Key-Value Schema: meeting:{id}:sfu_ip -> string. meeting:{id}:participants -> Set<user_id>.
Failure Handling: If Redis fails, the system can reconstruct state by querying SFUs directly (Health check/State sync), but Redis provides a centralized low-latency view.

Messaging

Purpose & Decoupling: Kafka decouples the real-time media forwarding from the heavy recording/transcoding process.
Event / Topic Schema: meeting.record.start, meeting.record.stop. Payload includes sfu_node_id and stream_ids.
Technical Selection: Kafka for high throughput and durability.

Data Processing

Processing Model: The Recording Worker pulls raw media chunks from the SFU (or a temporary buffer), stitches them together into an MP4/WebM file.
Correctness Guarantees: Use sequence numbers in RTP packets to ensure frames are stitched in the correct chronological order despite network jitter.
Technical Selection: FFmpeg-based custom workers or GStreamer pipelines.
Wrap Up

Advanced Topics

Trade-offs (SFU vs.
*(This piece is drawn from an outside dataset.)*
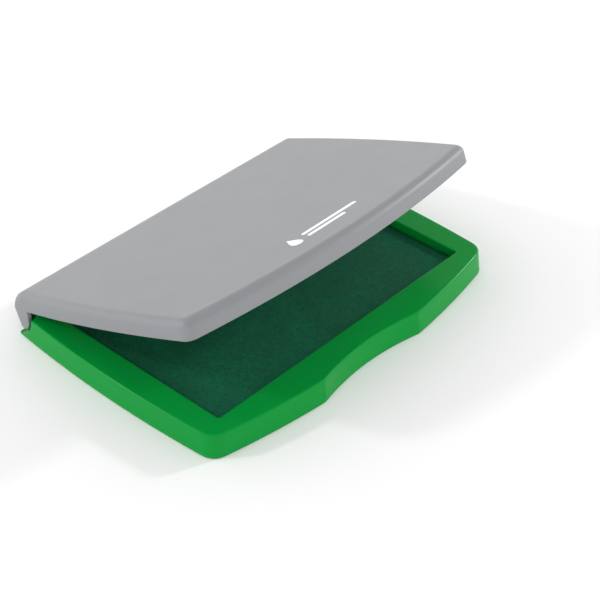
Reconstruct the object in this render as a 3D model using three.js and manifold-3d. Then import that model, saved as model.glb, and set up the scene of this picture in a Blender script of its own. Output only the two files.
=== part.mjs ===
// Desk ink pad with a hinged lid: bowed case, finger notch, inked cloth pad in a well.
// Millimetres, +Z up, +Y towards the hinge, +X to the right of the user.
// The origin is on the desk, under the centre of the inking surface.
import * as THREE from 'three';
import { mergeVertices } from 'three/addons/utils/BufferGeometryUtils.js';
import Module from 'manifold-3d';

const wasm = await Module();
wasm.setup();

// Inking surface and the well that holds it
const padLength = 110;
const padWidth = 70;
const padTop = 5.95; // cloth height above the desk, 2.25 under the rim

// Base case
const baseHeight = 8.2;
const baseHalfWidth = 65; // at the desk, across the middle of the pad
const baseFront = 47.95; // reach of the front bow at the desk
const baseRear = 46.2;
const rimRear = 40; // the back face leans in to clear the turning lid
const sideDraft = 0.76; // what each side wall leans in over its height
const sideBow = 440; // radius of the bowed sides
const frontBow = 269; // radius of the bowed front
const notchHalf = 21.9;
const notchDepth = 2.7;
const baseWall = 1.6;
const rimThickness = 1.6;
const wellWall = 1.4;
const floorThickness = 1.2;

// Lid, as it lies when closed
const lidBottom = 8.7;
const lidTop = 15;
const lidHalfWidth = 63.9;
const lidFront = 46.85;
const lidRear = 47.8;
const lidWall = 1.5;
const lidEdgeRadius = 2.8;
const lidRearRadius = 8.6;
const rearWallBottom = 7.2;

// Hinge
const pivotY = 44.4;
const pivotZ = 4.4;
const pinRadius = 1.25;
const pinLength = 2.1;
const lugRadius = 2.4;
const lugThickness = 2.3;
const earTipRadius = 2.8;
const earTipY = 44.6;
const earTipZ = 4.6;
const earFront = 39.8; // where an ear's front edge leaves the lid's lower edge
const earInner = 60; // the hinge posts' outer faces end just short of this
const openAngle = 21.3; // degrees the lid stands open at rest

const gap = 0.3; // clearance between separate pieces
const past = 1; // cutters run this far past the face that they open
const far = 90; // longer than half the case, for cutters that cross it

const green = 0x0b9a41;
const grey = 0xa6a7aa;

// ---- small tools ----

const evenly = (count, from, to) =>
  Array.from({ length: count + 1 }, (_, i) => from + ((to - from) * i) / count);

const point = (x, y) => new THREE.Vector2(x, y);

// A closed three.js geometry as a manifold solid, for joining and cutting
function solid(geometry) {
  geometry.deleteAttribute('normal');
  geometry.deleteAttribute('uv');
  const merged = mergeVertices(geometry, 1e-4);
  return new wasm.Manifold(
    new wasm.Mesh({
      numProp: 3,
      vertProperties: merged.attributes.position.array,
      triVerts: Uint32Array.from(merged.index.array),
    })
  );
}

function prismGeometry(points, bottom, top) {
  const shape = new THREE.Shape(points);
  const geometry = new THREE.ExtrudeGeometry(shape, { depth: top - bottom, bevelEnabled: false });
  return geometry.translate(0, 0, bottom);
}

const prism = (points, bottom, top) => solid(prismGeometry(points, bottom, top));

// A side view (points in Y and Z) carried along X
function sidePrism(points, left, right) {
  const geometry = prismGeometry(points, left, right);
  const turn = new THREE.Matrix4().makeBasis(
    new THREE.Vector3(0, 1, 0),
    new THREE.Vector3(0, 0, 1),
    new THREE.Vector3(1, 0, 0)
  );
  return solid(geometry.applyMatrix4(turn));
}

function block(left, right, front, back, bottom, top) {
  const geometry = new THREE.BoxGeometry(right - left, back - front, top - bottom);
  return solid(geometry.translate((left + right) / 2, (front + back) / 2, (bottom + top) / 2));
}

const centredBlock = (length, width, bottom, top) =>
  block(-length / 2, length / 2, -width / 2, width / 2, bottom, top);

// A pin or a bore along X, centred on the hinge axis
function hingeRod(radius, left, right) {
  const geometry = new THREE.CylinderGeometry(radius, radius, right - left, 28);
  return solid(geometry.rotateZ(Math.PI / 2).translate((left + right) / 2, pivotY, pivotZ));
}

// The same thing made on the right and on the left
const bothSides = (solidOnRight) => solidOnRight.add(solidOnRight.mirror([1, 0, 0]));

function mesh(name, body, color, roughness) {
  const { vertProperties, triVerts } = body.getMesh();
  const geometry = new THREE.BufferGeometry();
  geometry.setAttribute('position', new THREE.BufferAttribute(vertProperties, 3));
  geometry.setIndex(new THREE.BufferAttribute(triVerts, 1));
  geometry.computeVertexNormals();
  const material = new THREE.MeshStandardMaterial({ color, roughness, metalness: 0 });
  const made = new THREE.Mesh(geometry, material);
  made.name = name;
  return made;
}

// ---- the case outline, shared by base and lid ----

const sideAt = (y, halfWidth) => halfWidth - (y * y) / (2 * sideBow);
const frontAt = (x, front) => -front + (x * x) / (2 * frontBow);

// Plan view: a front edge bowed towards the user, sides bowed outwards, a straight back.
// The notch is a shallow hollow in the front edge with a crisp kink at each end.
function caseOutline({ halfWidth, front, rear, corner, rearCorner, notch = 0 }) {
  const cornerY = frontAt(halfWidth - 2, front);
  const cornerX = sideAt(cornerY, halfWidth);
  const kinkY = frontAt(notchHalf, front);
  const hollow = evenly(8, 0, notchHalf)
    .slice(0, -1)
    .map((x) => point(x, notch ? kinkY + notch * (1 - (x / notchHalf) ** 2) : frontAt(x, front)));
  const bow = evenly(10, notchHalf, cornerX - corner).map((x) => point(x, frontAt(x, front)));
  const frontCorner = new THREE.QuadraticBezierCurve(
    bow.at(-1),
    point(cornerX, cornerY),
    point(sideAt(cornerY + corner, halfWidth), cornerY + corner)
  ).getPoints(6);
  const side = evenly(14, cornerY + corner, rear - rearCorner).map((y) => point(sideAt(y, halfWidth), y));
  const rearX = sideAt(rear, halfWidth);
  const backCorner = new THREE.QuadraticBezierCurve(
    side.at(-1),
    point(rearX, rear),
    point(rearX - rearCorner, rear)
  ).getPoints(5);
  const right = [
    ...hollow,
    ...bow.slice(0, -1),
    ...frontCorner,
    ...side.slice(1, -1),
    ...backCorner,
  ];
  const left = right.slice(1).reverse().map(({ x, y }) => point(-x, y));
  return [...right, ...left];
}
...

MCU): We chose SFU for the MVP because it scales better. The trade-off is higher bandwidth consumption for the client (receiving N-1 streams). To mitigate this, we use Simulcast: the sender uploads 3 resolutions, and the SFU forwards the best one for each receiver's bandwidth.
Reliability: Use NACK (Negative Acknowledgement) for packet loss. If a packet is missing, the receiver asks the SFU to re-send it.
Scalability (10x): To support 50k users, we use Cascading SFUs. A "Master SFU" receives the presenter's stream and forwards it to several "Relay SFUs," which then serve chunks of 500-1000 users each.
Security: Implement Waiting Rooms and Passcodes at the Meeting Service layer to prevent "Zoom-bombing."